It’s late monsoon and incessant rains are slamming tin ateliers, creating an ear-deafening sound. Inside these makeshift arrangements are sculptors from a tranquil town in Central India, nonchalantly engaged in modelling clay into beautiful idols of India’s most revered goddess, mother Durga. To come up with the most spectacular works of art, they have been burning the candle at both ends. Their passion and dedication towards the art evoke appreciation and praise. Yet they do not get the attention they deserve, and the very work of art remains for them just a source of livelihood.
Nestled in the offshoot hills of Ajanta Satmala range, is the city of Yavatmal, geographically positioned in the south of Vidarbha. An important cotton trading centre, locally, the city is also famous for the nine day Durgautsav festival that is celebrated here with great fervour. However, it is the grandeur of clay sculpture that distinguishes these festivities.
Any form of art gains eminence when it reaches a very high standard and starts assuming emerging forms. It starts portraying uncommon and unknown styles, and thereby establishes itself as a model. All these features well apply to Yavatmal Durga clay sculpting, and so the art deserve special attention.
One simply wonders how the town’s art scaled new heights, when, in the neighbouring areas, there’s no trace of any such work. Roughly, around five decades ago, a handful of Durga mandals existed in the town. These mandals had dedicated sculptors, who would combine artistic skills with devotional sentiments, and render an artistic flavour to Durga worship. Deriving inspiration from the veterans, young artists started following their lead, and with time, the skill literally became a gene.
In the process of transition, elements of creativity and innovation, too, got fused with the erstwhile styles, giving birth to new ideas. As the number of mandals proliferated, new artists started getting opportunities to demonstrate their talents. The art flourished and coalesced with local elements, and a culture – altogether different – of deity worship through artistic renderings, evolved.
A remarkable feature of Yavatmal Durga clay sculpting is that within the broader spiritual framework, artists try to infuse mythological contexts with dynamic elements. Artists thus give expression to their creativity by portraying themes based on divergent ideas. This sometimes also brings Durga out of the limited domain, depicting her not as a battle warrior rather as a social warrior advocating nature conservation, women empowerment, and social responsibility.
The people in the town have proclivity to conceptualize decorative ideas; the aesthetically pleasing paintings in the backdrop and beautiful ornamental decorations corroborate this. The clay sculpture intermingles with these pieces of art, which results in elaborate art-combos that catch the discriminating eye of a connoisseur.
The art’s adaption to changing situations demonstrates its dynamicity.
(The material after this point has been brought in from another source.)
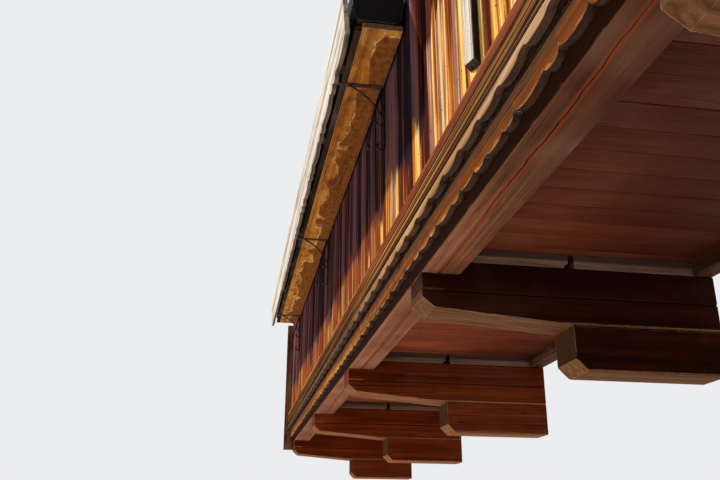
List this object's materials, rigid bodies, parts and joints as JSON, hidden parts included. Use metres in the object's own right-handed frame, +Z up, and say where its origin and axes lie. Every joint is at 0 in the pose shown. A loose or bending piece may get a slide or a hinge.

This becomes evident especially on the night of Dobree, when devotees dance with gaiety to the tunes of countryside trumpet – dobree – holding in their hands and swaying fearlessly earthen pots with fire. From a distance, it appears as if the goddess is dancing on the fire, with flames reflecting in her eyes that gleam with aggression. The art literally animates an inanimate structure.
These unassuming clay sculptors, through their avant-garde works, have been giving Yavatmal the identity of a clay sculpting centre. While artists and art works from major cities and known centres easily get highlighted, coming to limelight is usually difficult for artists from smaller towns. Such artists do not get platforms to showcase their skills, and the art ends up remaining for them a way of making living.
However, despite facing odds, the Yavatmal artists continue to work undeterred and with indefatigable spirits. A new season to them is a new hope. Will the story of these humble artists remain unheard, or if, someday, they will get the recognition they truly deserve?